New Research From <em>Clinical Psychological Science</em>

Read about the latest research published in Clinical Psychological Science:

Iris M. Engelhard, Miriam J. J. Lommen, and Marit Sijbrandij

Are perceptions of growth after a trauma adaptive or maladaptive for trauma survivors? Infantry soldiers in the Royal Netherlands Army completed personality assessments before a 4-month deployment in Iraq. Five months and 15 months after their return, the soldiers completed measures of trauma, posttraumatic growth, and PTSD symptoms. Greater perceived growth 5 months postdeployment was associated with greater levels of posttraumatic stress 15 months postdeployment, even after controlling for levels of posttraumatic stress at the 5-month time point. This finding indicates that perceptions of positive growth after a traumatic event may have negative long-term implications for survivors’ mental health outcomes

Negative Social-Evaluative Fears Produce Social Anxiety, Food Intake, and Body Dissatisfaction: Evidence of Similar Mechanisms Through Different Pathways

Cheri A. Levinson and Thomas L. Rodebaugh

The level of comorbidity between eating disorders and social-anxiety disorders is quite high, leading researchers to posit that these two psychopathologies have a shared underlying vulnerability. The researchers examined whether two negative social-evaluation fears — fear of negative evaluation (FNE) and social-appearance anxiety (SAA) — could be the source of this shared vulnerability. Participants completed a speech task that induced fears of either FNE or SAA. They found that inducing FNE led to increased levels of social anxiety and food intake, whereas inducing SSA led to increased levels of social anxiety and body dissatisfaction. These findings suggest that although negative social-evaluation fears may be a shared vulnerability for both disorders, the way this vulnerability arises leads to the development of disorder-specific behaviors.

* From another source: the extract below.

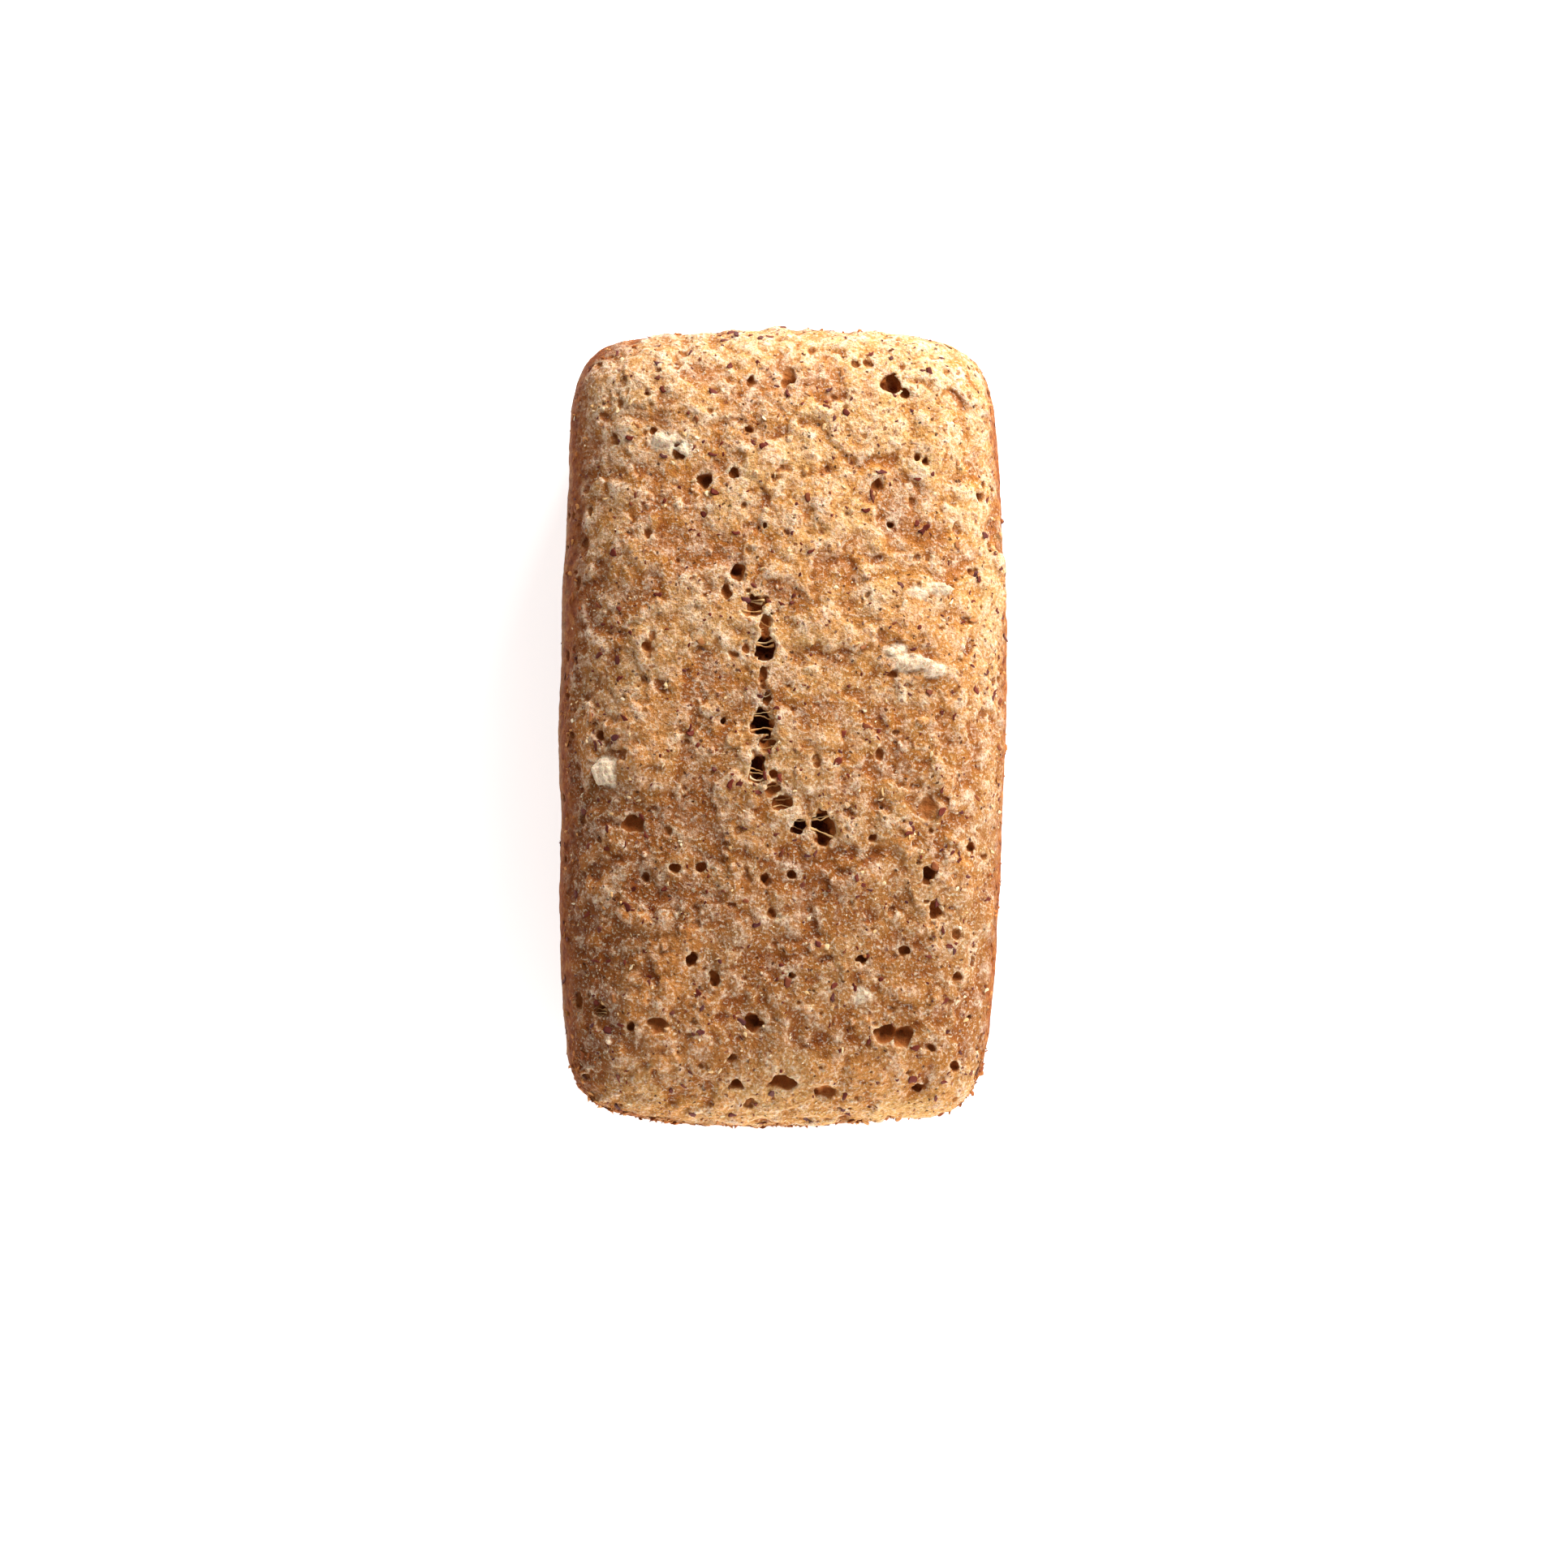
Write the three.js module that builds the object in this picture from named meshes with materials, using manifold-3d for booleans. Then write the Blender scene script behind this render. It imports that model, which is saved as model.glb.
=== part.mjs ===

Neighborhood Poverty, College Attendance, and Diverging Profiles of Substance Use and Allostatic Load in Rural African American Youth

Edith Chen, Gregory E. Miller, Gene H. Brody, and ManKit Lei

Children who grow up in impoverished neighborhoods are at risk for a variety of poor mental and physical outcomes. Despite these risks, a subset of these children seem to show resilience and achieve positive life outcomes. The researchers examined assessments of neighborhood poverty, college attendance, substance use, and allostatic load — a measure of physical stress on the body — taken from a longitudinal study of African American families. They found that neighborhood poverty was linked to allostatic load only for those youths who attended college. Although these adolescents seem to be succeeding in life behaviorally, they are still at risk physiologically because of their high allostatic load, indicating that their resilience may be only “skin deep.”

Edith Chen will be giving an invited address at the 27th APS Annual Convention in New York, NY, USA.

The Promise of Neurotechnology in Clinical Translational Science

Susan W. White, J. Anthony Richey, Denis Gracanin, Martha Ann Bell, Stephen LaConte, Marika Coffman, Andrea Trubanova, and Inyoung Kim

The use of neurotechnology — devices and applications that can be used to assess and change neural function — has the potential to augment and improve the way we diagnose and treat a variety of different clinical disorders. White and colleagues provide a seven-principle framework that can be used to guide the development, evaluation, and application of these new technologies. Although neurotechnology has the potential to provide care with few side effects to a wide audience who might not have access to traditional in-person care, there are still some hurdles to be overcome. An integrative approach will be needed to combine measurements and insights gleaned from use of this technology to identify and target the underlying mechanisms of specific disorders.